Reality Programming: Supervising Story Producer has been added as an Emmy-eligible title in the Structured, Unstructured and Competition program categories.

Special Visual Effects: VFX Editor has been added as an Emmy-eligible title in the Special Visual Effects categories.

Makeup and Hairstyling for a Variety, Nonfiction or Reality Program: The Contemporary designation has been eliminated and these awards have been changed from Area Awards to Juried Awards. (In a juried award, all entrants are screened by a jury of appropriate peer group members and one, more than one or no entry is awarded an Emmy. There are no nominations.
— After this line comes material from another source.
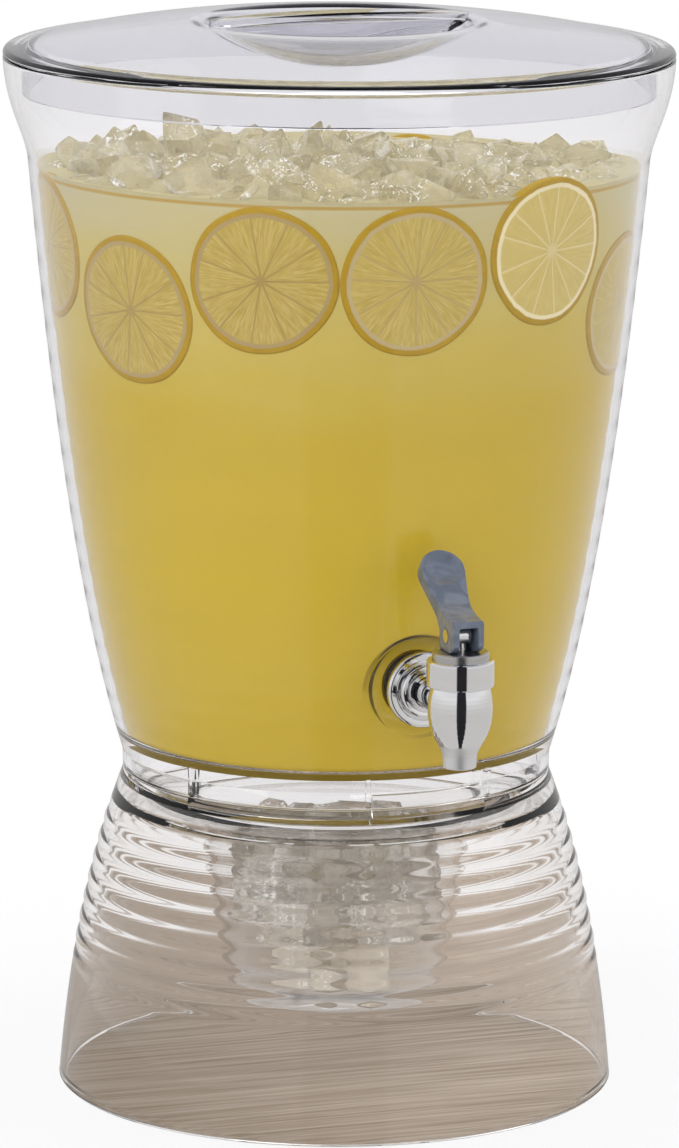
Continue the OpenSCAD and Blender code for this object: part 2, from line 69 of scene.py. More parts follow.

The winner(s), if any, are announced prior to the awards presentation.)

Governors Award: The description for the Governors Award has been revised as follows: “The Board of Governors may, when warranted, recognize an individual, company, or organization that has made a profound, transformational, and long-lasting contribution to the arts and/or science of television by presenting them with the Governors Award.”

• Lighting, Camera and Technical Arts: Change the following category awards to Area Awards: TD, Camerawork & Video Control for a Special; Lighting Design/Lighting Direction for a Variety Series; Lighting Design/Lighting Direction for a Variety Special. Nominations will be determined by a two-step process for the following awards: TD, Camerawork & Video Control for a Series; TD, Camerawork & Video Control for a Special; Lighting Design/Lighting Direction for a Variety Series; Lighting Design/Lighting Direction for a Variety Special.

Details of awards changes for the 74th Emmy Awards can be found at Emmys.com/rules/changes.